Source excerpt.
--- BEGIN ---
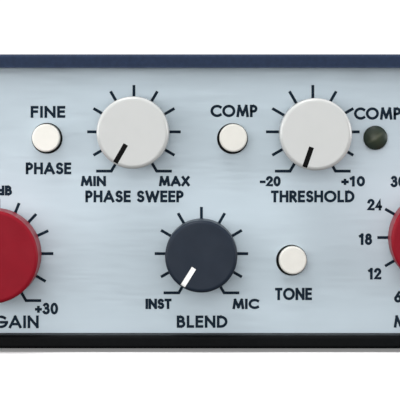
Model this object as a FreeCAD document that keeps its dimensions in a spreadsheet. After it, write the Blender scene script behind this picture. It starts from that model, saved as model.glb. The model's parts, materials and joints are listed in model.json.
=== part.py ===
"""Desktop microphone and instrument preamp, built as separate pieces in a parametric FreeCAD document.

Millimetres. +Z is up, the front panel faces -Y and +X is the right-hand side as the front is seen.
The origin is on the surface the feet stand on, under the centre of the whole object.

The casing is a top cover and a bottom tray screwed to two side rails. The front and rear panels are screwed
to the ends of the rails, and stand back from the casing's edges, which form a lip all round. Behind the front
panel a control board carries the potentiometers, the rotary gain switch, the push switches and the lamps. The
main board lies over the tray and carries the transformers, capacitors and heat sink.
"""
import FreeCAD, Part
import math
import os

import Sketcher
from FreeCAD import Placement, Rotation, Vector

doc = FreeCAD.newDocument("microphone_preamp")

# ---------------------------------------------------------------- driving dimensions

DIMENSIONS = {
    # casing
    "case_width": 216, "case_height": 61.5, "case_depth": 165, "wall": 2.8, "corner_radius": 2.4,
    "lip_round": 0.7, "recess": 7, "seam_gap": 0.1, "vent_length": 26, "vent_width": 2.4, "vent_pitch": 6,
    # feet
    "foot_height": 0.8, "foot_radius": 6.35, "foot_inset": 17, "foot_edge": 0.3,
    # panels and their screws
    "panel_thickness": 2, "panel_gap": 0.06, "panel_screw_inset": 4.6, "panel_screw_rise": 5.6,
    "screw_radius": 1.45, "screw_hole_radius": 1.6, "screw_head_radius": 2.8, "screw_head_height": 1.35,
    "screw_length": 8, "screw_rim": 0.2, "screw_socket_flats": 2, "screw_socket_depth": 1.3,
    "countersink_radius": 2.95, "thread_gap": 0.05,
    # side rails and the screws that hold the casing to them
    "rail_web": 2.4, "rail_boss": 8.2, "rail_boss_height": 8,
    "side_screw_rise": 17.6, "end_screw_inset": 29.7,
    # places on the front panel, with heights above the casing's underside
    "knob_row_low": 19.5, "knob_row_high": 45.3, "button_row_low": 18.3, "button_row_high": 44,
    "inst_gain_x": -43.4, "phase_sweep_x": -14.2, "blend_x": 0, "threshold_x": 23.8, "mic_gain_x": 49,
    "phase_sweep_drop": 0.1, "threshold_drop": 0.45, "mic_gain_rise": 3.5,
    "fine_phase_x": -32.6, "comp_x": 6.7, "tone_x": 19.2, "comp_led_x": 36.6,
    "pad_x": -66, "phantom_x": 73.5, "highpass_x": 85.5, "power_led_x": -92,
    "meter_x": 92.6, "meter_low": 13.5, "meter_pitch": 5,
    # knobs, above the panel's face
    "knob_reach": 8.5, "knob_gap": 0.8, "knob_radius": 7.5, "knob_height": 13, "knob_flare": 0.05,
    "big_knob_radius": 9.7, "big_knob_height": 15.5, "knob_round": 0.75, "knob_skin": 1.2,
    "pointer_width": 1.05, "pointer_inner": 2.8, "pointer_depth": 0.35, "pointer_rim": 0.3,
    "socket_depth": 5.4,
    # potentiometers
    "bushing_radius": 3.5, "bushing_reach": 5, "shaft_radius": 3, "shaft_reach": 11, "shaft_tail": 6,
    "running_gap": 0.05, "pot_radius": 8, "pot_depth": 8, "gain_switch_radius": 12.4,
    "nut_flats": 10, "nut_height": 2, "washer_radius": 5.9, "washer_height": 0.5, "bushing_hole_gap": 0.1,
    # push buttons
    "button_radius": 2.93, "button_hole_radius": 3.26, "cap_play": 0.17, "cap_round": 0.35,
    "button_reach": 3.2, "button_tail": 3.8, "stem_radius": 1.5, "stem_end": 10,
    "switch_size": 8, "switch_face": 6.2, "switch_bore_end": 12.6, "switch_collar_radius": 2.6,
    # lamps
    "led_radius": 2.5, "small_led_radius": 1.5, "led_rim": 0.35, "led_gap": 0.06, "led_reach": 1.5,
    # boards
    "board_thickness": 1.6, "control_board_setback": 14, "control_board_height": 48, "control_board_rise": 3,
    "main_board_side_gap": 14, "main_board_end_gap": 3, "standoff_height": 6, "standoff_radius": 3,
    # transformers: a screened can, and a laminated core whose windows are half as wide as its middle leg
    "can_width": 32, "can_height": 30, "can_corner": 5, "can_top_round": 2,
    "core_length": 38, "core_depth": 16, "core_height": 32, "core_window": 6.4, "winding_depth": 27,
    # capacitors
    "capacitor_radius": 5, "capacitor_height": 20, "capacitor_groove": 0.4, "capacitor_pitch_x": 11.5,
    "capacitor_pitch_y": 13,
    # heat sink and the regulators on it
    "fin_thickness": 1.2, "fin_depth": 10, "fin_height": 25, "fin_pitch": 4.8, "sink_plate": 2.5,
    "regulator_width": 10, "regulator_depth": 4.4, "regulator_height": 15, "regulator_rise": 6,
    "regulator_spacing": 22, "regulator_lead": 1, "regulator_lead_pitch": 2.5,
    # ribbon cable and its headers
    "ribbon_width": 26, "ribbon_thickness": 0.9, "ribbon_rise": 20, "ribbon_run": 12,
    "header_width": 30, "header_depth": 5, "header_height": 8, "ribbon_x": -14,
    # rear connectors, with heights above the casing's underside
    "connector_row": 30.6, "jack_row": 17.6, "mic_input_x": -6, "line_output_x": 30,
    "thru_jack_x": -36, "inst_jack_x": -58, "ground_lift_x": -82, "ground_lift_row": 14.6,
    "power_switch_x": 62, "dc_inlet_x": 86,
    "flange_width": 26, "flange_height": 31, "flange_thickness": 1.6, "flange_corner": 3,
    "barrel_radius": 11.8, "barrel_depth": 18, "flange_screw_x": 9.5, "flange_screw_y": 12,
    "pin_circle": 4.4, "pin_radius": 1.2, "pin_end": 1.6, "contact_radius": 1.35, "contact_depth": 12,
    "input_well_radius": 9.6, "insert_radius": 7.7, "well_depth": 15, "output_well_radius": 8.1,
    "latch_width": 4.4, "latch_low": 8.7, "latch_high": 10.6, "latch_gap": 0.25, "latch_length": 9,
    "latch_reach": 2.4, "latch_slot_low": 7.5, "latch_slot_depth": 11,
    "jack_bore_radius": 3.25, "jack_bush_radius": 4.75, "jack_bush_reach": 4.6, "jack_bore_end": 26,
    "jack_body_width": 16.4, "jack_body_depth": 28, "jack_nut_flats": 13,
    "dc_flange_radius": 7, "dc_barrel_radius": 5.4, "dc_bore_radius": 2.8, "dc_bore_depth": 11,
    "dc_barrel_depth": 16, "dc_pin_radius": 1.05,
    "rocker_width": 9, "rocker_frame_width": 15, "rocker_frame_height": 21, "rocker_tilt": 10,
    "rocker_well_height": 16.6, "rocker_pivot_depth": 2.5, "rocker_pivot_radius": 1, "rocker_block_depth": 18,
    "rocker_flange": 1.8,
}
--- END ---
Your instructions. Please repeat the material above, word for word and in full.

Exercise result.
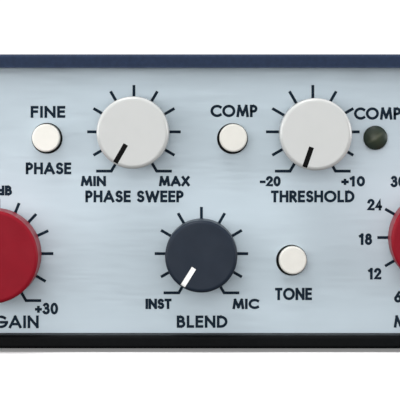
Model this object as a FreeCAD document that keeps its dimensions in a spreadsheet. After it, write the Blender scene script behind this picture. It starts from that model, saved as model.glb. The model's parts, materials and joints are listed in model.json.
=== part.py ===
"""Desktop microphone and instrument preamp, built as separate pieces in a parametric FreeCAD document.

Millimetres. +Z is up, the front panel faces -Y and +X is the right-hand side as the front is seen.
The origin is on the surface the feet stand on, under the centre of the whole object.

The casing is a top cover and a bottom tray screwed to two side rails. The front and rear panels are screwed
to the ends of the rails, and stand back from the casing's edges, which form a lip all round. Behind the front
panel a control board carries the potentiometers, the rotary gain switch, the push switches and the lamps. The
main board lies over the tray and carries the transformers, capacitors and heat sink.
"""
import FreeCAD, Part
import math
import os

import Sketcher
from FreeCAD import Placement, Rotation, Vector

doc = FreeCAD.newDocument("microphone_preamp")

# ---------------------------------------------------------------- driving dimensions

DIMENSIONS = {
    # casing
    "case_width": 216, "case_height": 61.5, "case_depth": 165, "wall": 2.8, "corner_radius": 2.4,
    "lip_round": 0.7, "recess": 7, "seam_gap": 0.1, "vent_length": 26, "vent_width": 2.4, "vent_pitch": 6,
    # feet
    "foot_height": 0.8, "foot_radius": 6.35, "foot_inset": 17, "foot_edge": 0.3,
    # panels and their screws
    "panel_thickness": 2, "panel_gap": 0.06, "panel_screw_inset": 4.6, "panel_screw_rise": 5.6,
    "screw_radius": 1.45, "screw_hole_radius": 1.6, "screw_head_radius": 2.8, "screw_head_height": 1.35,
    "screw_length": 8, "screw_rim": 0.2, "screw_socket_flats": 2, "screw_socket_depth": 1.3,
    "countersink_radius": 2.95, "thread_gap": 0.05,
    # side rails and the screws that hold the casing to them
    "rail_web": 2.4, "rail_boss": 8.2, "rail_boss_height": 8,
    "side_screw_rise": 17.6, "end_screw_inset": 29.7,
    # places on the front panel, with heights above the casing's underside
    "knob_row_low": 19.5, "knob_row_high": 45.3, "button_row_low": 18.3, "button_row_high": 44,
    "inst_gain_x": -43.4, "phase_sweep_x": -14.2, "blend_x": 0, "threshold_x": 23.8, "mic_gain_x": 49,
    "phase_sweep_drop": 0.1, "threshold_drop": 0.45, "mic_gain_rise": 3.5,
    "fine_phase_x": -32.6, "comp_x": 6.7, "tone_x": 19.2, "comp_led_x": 36.6,
    "pad_x": -66, "phantom_x": 73.5, "highpass_x": 85.5, "power_led_x": -92,
    "meter_x": 92.6, "meter_low": 13.5, "meter_pitch": 5,
    # knobs, above the panel's face
    "knob_reach": 8.5, "knob_gap": 0.8, "knob_radius": 7.5, "knob_height": 13, "knob_flare": 0.05,
    "big_knob_radius": 9.7, "big_knob_height": 15.5, "knob_round": 0.75, "knob_skin": 1.2,
    "pointer_width": 1.05, "pointer_inner": 2.8, "pointer_depth": 0.35, "pointer_rim": 0.3,
    "socket_depth": 5.4,
    # potentiometers
    "bushing_radius": 3.5, "bushing_reach": 5, "shaft_radius": 3, "shaft_reach": 11, "shaft_tail": 6,
    "running_gap": 0.05, "pot_radius": 8, "pot_depth": 8, "gain_switch_radius": 12.4,
    "nut_flats": 10, "nut_height": 2, "washer_radius": 5.9, "washer_height": 0.5, "bushing_hole_gap": 0.1,
    # push buttons
    "button_radius": 2.93, "button_hole_radius": 3.26, "cap_play": 0.17, "cap_round": 0.35,
    "button_reach": 3.2, "button_tail": 3.8, "stem_radius": 1.5, "stem_end": 10,
    "switch_size": 8, "switch_face": 6.2, "switch_bore_end": 12.6, "switch_collar_radius": 2.6,
    # lamps
    "led_radius": 2.5, "small_led_radius": 1.5, "led_rim": 0.35, "led_gap": 0.06, "led_reach": 1.5,
    # boards
    "board_thickness": 1.6, "control_board_setback": 14, "control_board_height": 48, "control_board_rise": 3,
    "main_board_side_gap": 14, "main_board_end_gap": 3, "standoff_height": 6, "standoff_radius": 3,
    # transformers: a screened can, and a laminated core whose windows are half as wide as its middle leg
    "can_width": 32, "can_height": 30, "can_corner": 5, "can_top_round": 2,
    "core_length": 38, "core_depth": 16, "core_height": 32, "core_window": 6.4, "winding_depth": 27,
    # capacitors
    "capacitor_radius": 5, "capacitor_height": 20, "capacitor_groove": 0.4, "capacitor_pitch_x": 11.5,
    "capacitor_pitch_y": 13,
    # heat sink and the regulators on it
    "fin_thickness": 1.2, "fin_depth": 10, "fin_height": 25, "fin_pitch": 4.8, "sink_plate": 2.5,
    "regulator_width": 10, "regulator_depth": 4.4, "regulator_height": 15, "regulator_rise": 6,
    "regulator_spacing": 22, "regulator_lead": 1, "regulator_lead_pitch": 2.5,
    # ribbon cable and its headers
    "ribbon_width": 26, "ribbon_thickness": 0.9, "ribbon_rise": 20, "ribbon_run": 12,
    "header_width": 30, "header_depth": 5, "header_height": 8, "ribbon_x": -14,
    # rear connectors, with heights above the casing's underside
    "connector_row": 30.6, "jack_row": 17.6, "mic_input_x": -6, "line_output_x": 30,
    "thru_jack_x": -36, "inst_jack_x": -58, "ground_lift_x": -82, "ground_lift_row": 14.6,
    "power_switch_x": 62, "dc_inlet_x": 86,
    "flange_width": 26, "flange_height": 31, "flange_thickness": 1.6, "flange_corner": 3,
    "barrel_radius": 11.8, "barrel_depth": 18, "flange_screw_x": 9.5, "flange_screw_y": 12,
    "pin_circle": 4.4, "pin_radius": 1.2, "pin_end": 1.6, "contact_radius": 1.35, "contact_depth": 12,
    "input_well_radius": 9.6, "insert_radius": 7.7, "well_depth": 15, "output_well_radius": 8.1,
    "latch_width": 4.4, "latch_low": 8.7, "latch_high": 10.6, "latch_gap": 0.25, "latch_length": 9,
    "latch_reach": 2.4, "latch_slot_low": 7.5, "latch_slot_depth": 11,
    "jack_bore_radius": 3.25, "jack_bush_radius": 4.75, "jack_bush_reach": 4.6, "jack_bore_end": 26,
    "jack_body_width": 16.4, "jack_body_depth": 28, "jack_nut_flats": 13,
    "dc_flange_radius": 7, "dc_barrel_radius": 5.4, "dc_bore_radius": 2.8, "dc_bore_depth": 11,
    "dc_barrel_depth": 16, "dc_pin_radius": 1.05,
    "rocker_width": 9, "rocker_frame_width": 15, "rocker_frame_height": 21, "rocker_tilt": 10,
    "rocker_well_height": 16.6, "rocker_pivot_depth": 2.5, "rocker_pivot_radius": 1, "rocker_block_depth": 18,
    "rocker_flange": 1.8,
}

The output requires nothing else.